*Exercise aim:* Your task is to write out the complete listing exactly as it is shown.

*Records shown:*
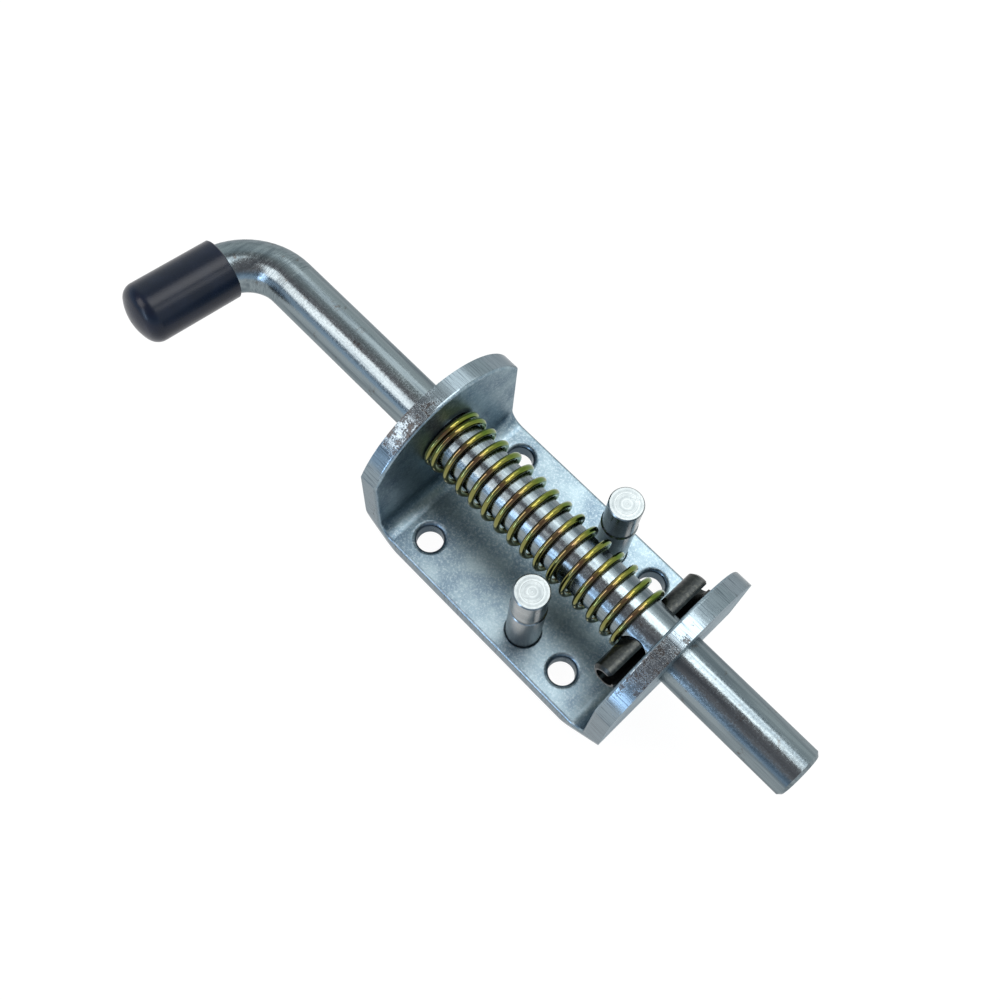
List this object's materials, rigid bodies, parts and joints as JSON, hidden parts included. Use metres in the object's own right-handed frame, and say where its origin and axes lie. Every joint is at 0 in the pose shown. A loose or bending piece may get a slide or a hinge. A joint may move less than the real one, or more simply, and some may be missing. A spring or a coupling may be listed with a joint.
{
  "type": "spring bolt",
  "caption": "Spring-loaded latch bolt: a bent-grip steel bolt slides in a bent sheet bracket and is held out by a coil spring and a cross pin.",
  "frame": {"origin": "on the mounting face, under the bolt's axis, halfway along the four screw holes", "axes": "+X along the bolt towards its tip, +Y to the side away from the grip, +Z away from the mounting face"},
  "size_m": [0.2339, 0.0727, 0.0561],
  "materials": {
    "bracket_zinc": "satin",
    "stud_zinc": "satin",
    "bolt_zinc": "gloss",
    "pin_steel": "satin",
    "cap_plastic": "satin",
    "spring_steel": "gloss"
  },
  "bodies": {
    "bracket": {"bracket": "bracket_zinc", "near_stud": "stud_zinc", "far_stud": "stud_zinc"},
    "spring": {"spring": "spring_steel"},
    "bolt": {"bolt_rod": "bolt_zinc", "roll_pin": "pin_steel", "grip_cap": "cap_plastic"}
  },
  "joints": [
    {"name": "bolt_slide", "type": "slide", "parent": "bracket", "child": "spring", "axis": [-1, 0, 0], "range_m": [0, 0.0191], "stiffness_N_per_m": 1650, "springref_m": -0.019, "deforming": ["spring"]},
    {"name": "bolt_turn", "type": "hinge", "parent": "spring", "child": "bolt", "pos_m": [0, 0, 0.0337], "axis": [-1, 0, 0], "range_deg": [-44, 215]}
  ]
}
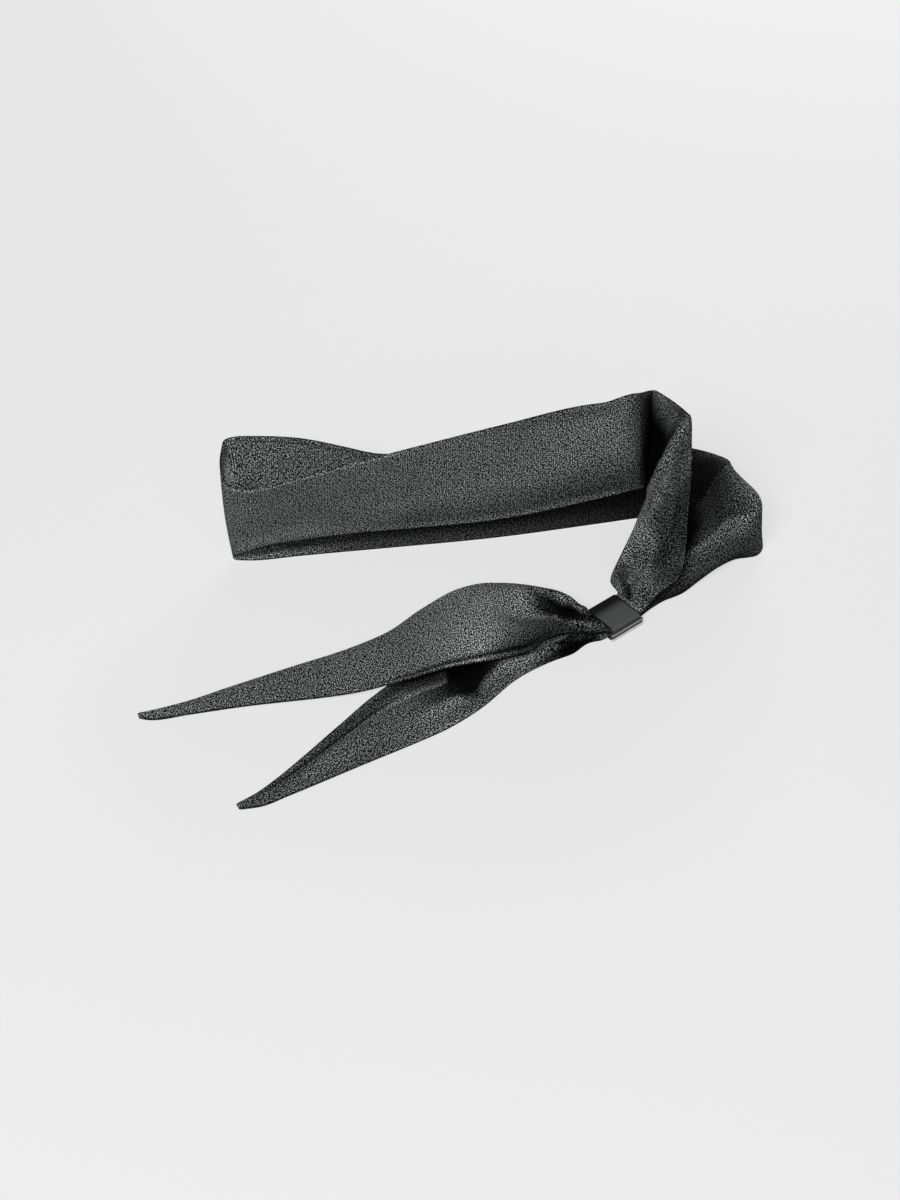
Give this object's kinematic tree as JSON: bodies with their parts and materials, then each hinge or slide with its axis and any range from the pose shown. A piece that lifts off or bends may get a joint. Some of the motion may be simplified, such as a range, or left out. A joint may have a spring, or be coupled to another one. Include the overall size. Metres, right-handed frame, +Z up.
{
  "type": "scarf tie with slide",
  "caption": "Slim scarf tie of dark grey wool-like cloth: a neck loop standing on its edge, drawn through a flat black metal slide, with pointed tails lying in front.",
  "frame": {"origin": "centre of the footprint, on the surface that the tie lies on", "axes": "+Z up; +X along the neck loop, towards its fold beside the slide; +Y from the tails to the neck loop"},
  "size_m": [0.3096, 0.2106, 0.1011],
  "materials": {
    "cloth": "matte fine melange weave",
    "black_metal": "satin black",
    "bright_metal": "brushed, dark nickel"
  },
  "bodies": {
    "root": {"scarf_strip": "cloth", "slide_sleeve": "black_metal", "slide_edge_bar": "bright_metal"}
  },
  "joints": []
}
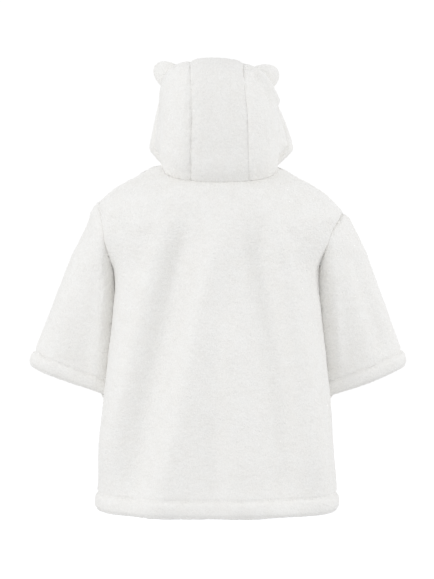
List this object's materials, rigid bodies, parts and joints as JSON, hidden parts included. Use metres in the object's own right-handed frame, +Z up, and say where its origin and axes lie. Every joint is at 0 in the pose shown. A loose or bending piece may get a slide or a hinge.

*Reply:*
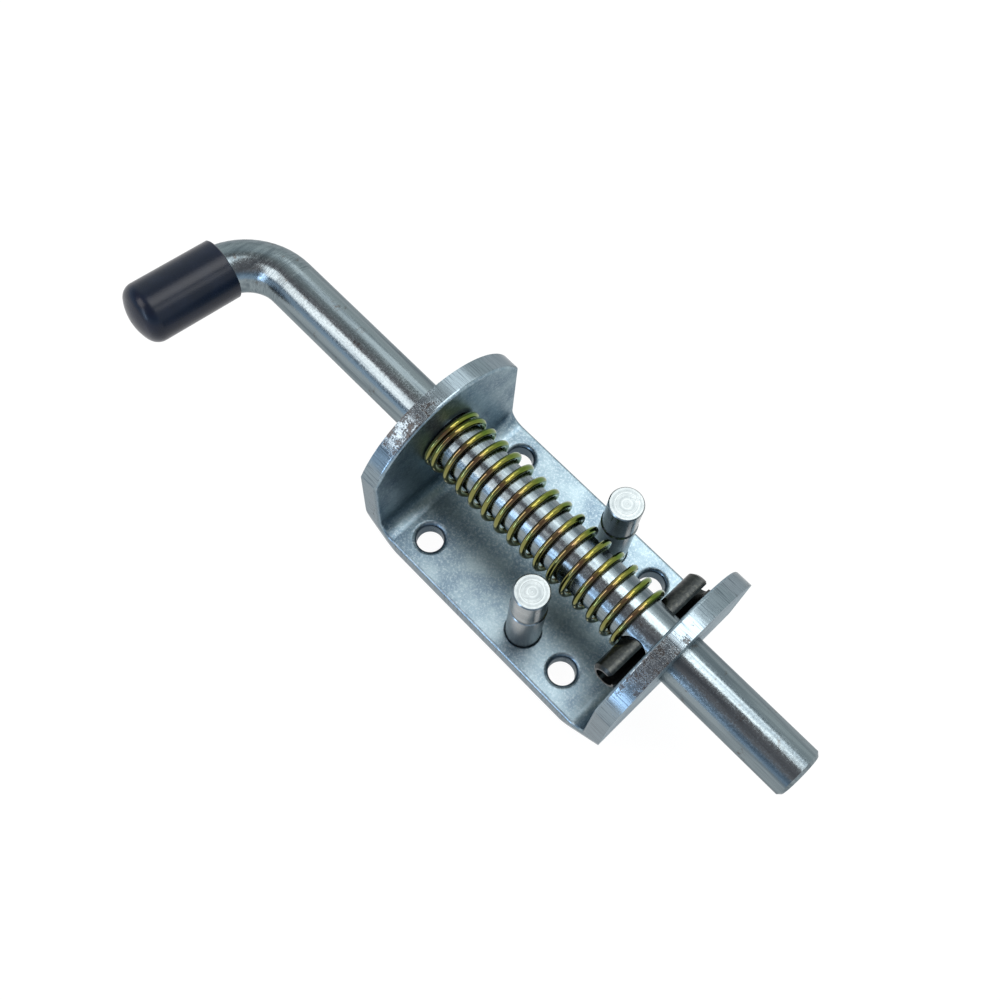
List this object's materials, rigid bodies, parts and joints as JSON, hidden parts included. Use metres in the object's own right-handed frame, and say where its origin and axes lie. Every joint is at 0 in the pose shown. A loose or bending piece may get a slide or a hinge. A joint may move less than the real one, or more simply, and some may be missing. A spring or a coupling may be listed with a joint.
{
  "type": "spring bolt",
  "caption": "Spring-loaded latch bolt: a bent-grip steel bolt slides in a bent sheet bracket and is held out by a coil spring and a cross pin.",
  "frame": {"origin": "on the mounting face, under the bolt's axis, halfway along the four screw holes", "axes": "+X along the bolt towards its tip, +Y to the side away from the grip, +Z away from the mounting face"},
  "size_m": [0.2339, 0.0727, 0.0561],
  "materials": {
    "bracket_zinc": "satin",
    "stud_zinc": "satin",
    "bolt_zinc": "gloss",
    "pin_steel": "satin",
    "cap_plastic": "satin",
    "spring_steel": "gloss"
  },
  "bodies": {
    "bracket": {"bracket": "bracket_zinc", "near_stud": "stud_zinc", "far_stud": "stud_zinc"},
    "spring": {"spring": "spring_steel"},
    "bolt": {"bolt_rod": "bolt_zinc", "roll_pin": "pin_steel", "grip_cap": "cap_plastic"}
  },
  "joints": [
    {"name": "bolt_slide", "type": "slide", "parent": "bracket", "child": "spring", "axis": [-1, 0, 0], "range_m": [0, 0.0191], "stiffness_N_per_m": 1650, "springref_m": -0.019, "deforming": ["spring"]},
    {"name": "bolt_turn", "type": "hinge", "parent": "spring", "child": "bolt", "pos_m": [0, 0, 0.0337], "axis": [-1, 0, 0], "range_deg": [-44, 215]}
  ]
}
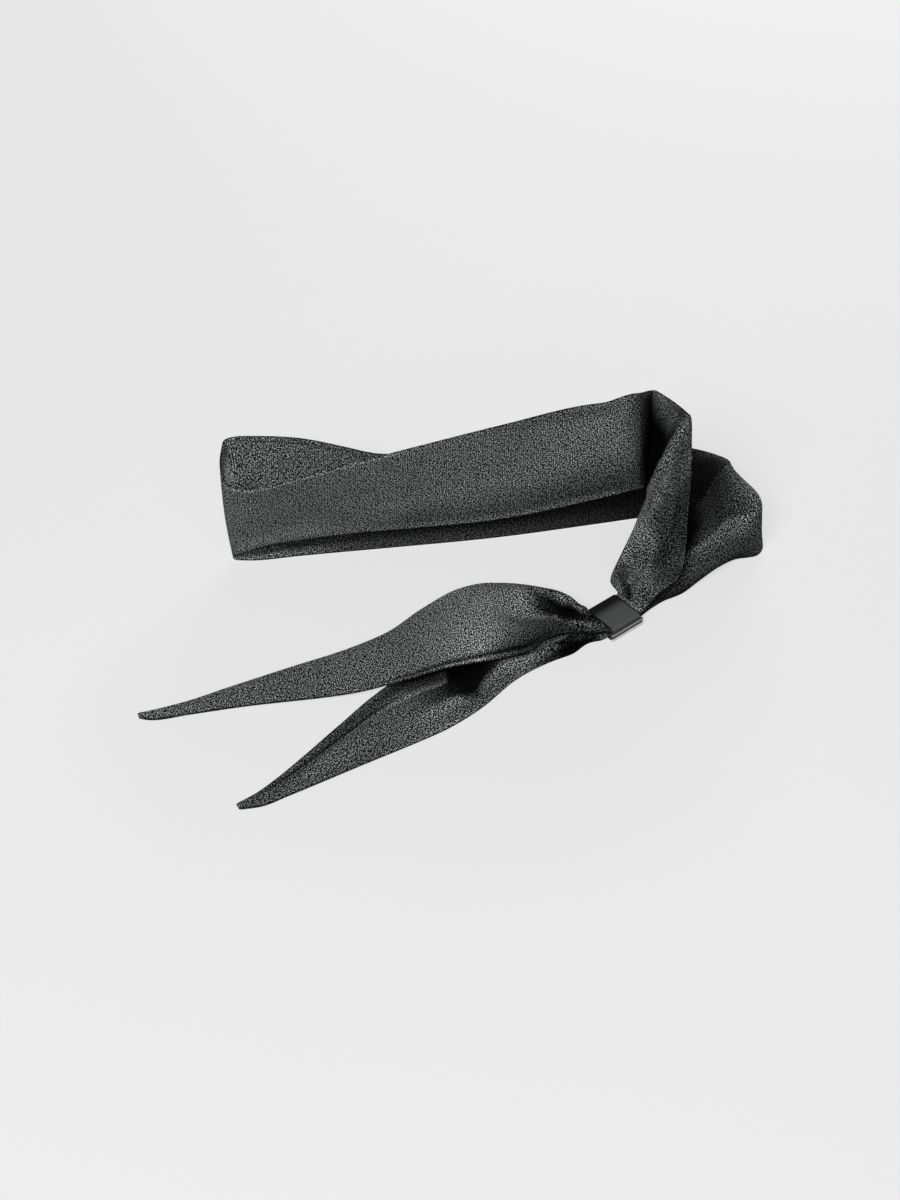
Give this object's kinematic tree as JSON: bodies with their parts and materials, then each hinge or slide with its axis and any range from the pose shown. A piece that lifts off or bends may get a joint. Some of the motion may be simplified, such as a range, or left out. A joint may have a spring, or be coupled to another one. Include the overall size. Metres, right-handed frame, +Z up.
{
  "type": "scarf tie with slide",
  "caption": "Slim scarf tie of dark grey wool-like cloth: a neck loop standing on its edge, drawn through a flat black metal slide, with pointed tails lying in front.",
  "frame": {"origin": "centre of the footprint, on the surface that the tie lies on", "axes": "+Z up; +X along the neck loop, towards its fold beside the slide; +Y from the tails to the neck loop"},
  "size_m": [0.3096, 0.2106, 0.1011],
  "materials": {
    "cloth": "matte fine melange weave",
    "black_metal": "satin black",
    "bright_metal": "brushed, dark nickel"
  },
  "bodies": {
    "root": {"scarf_strip": "cloth", "slide_sleeve": "black_metal", "slide_edge_bar": "bright_metal"}
  },
  "joints": []
}
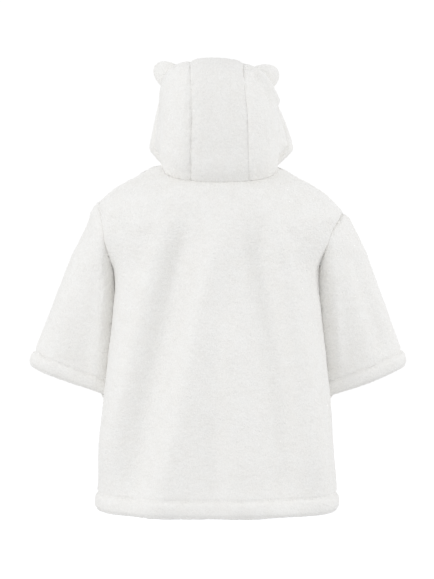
List this object's materials, rigid bodies, parts and joints as JSON, hidden parts included. Use metres in the object's own right-handed frame, +Z up, and say where its origin and axes lie. Every joint is at 0 in the pose shown. A loose or bending piece may get a slide or a hinge.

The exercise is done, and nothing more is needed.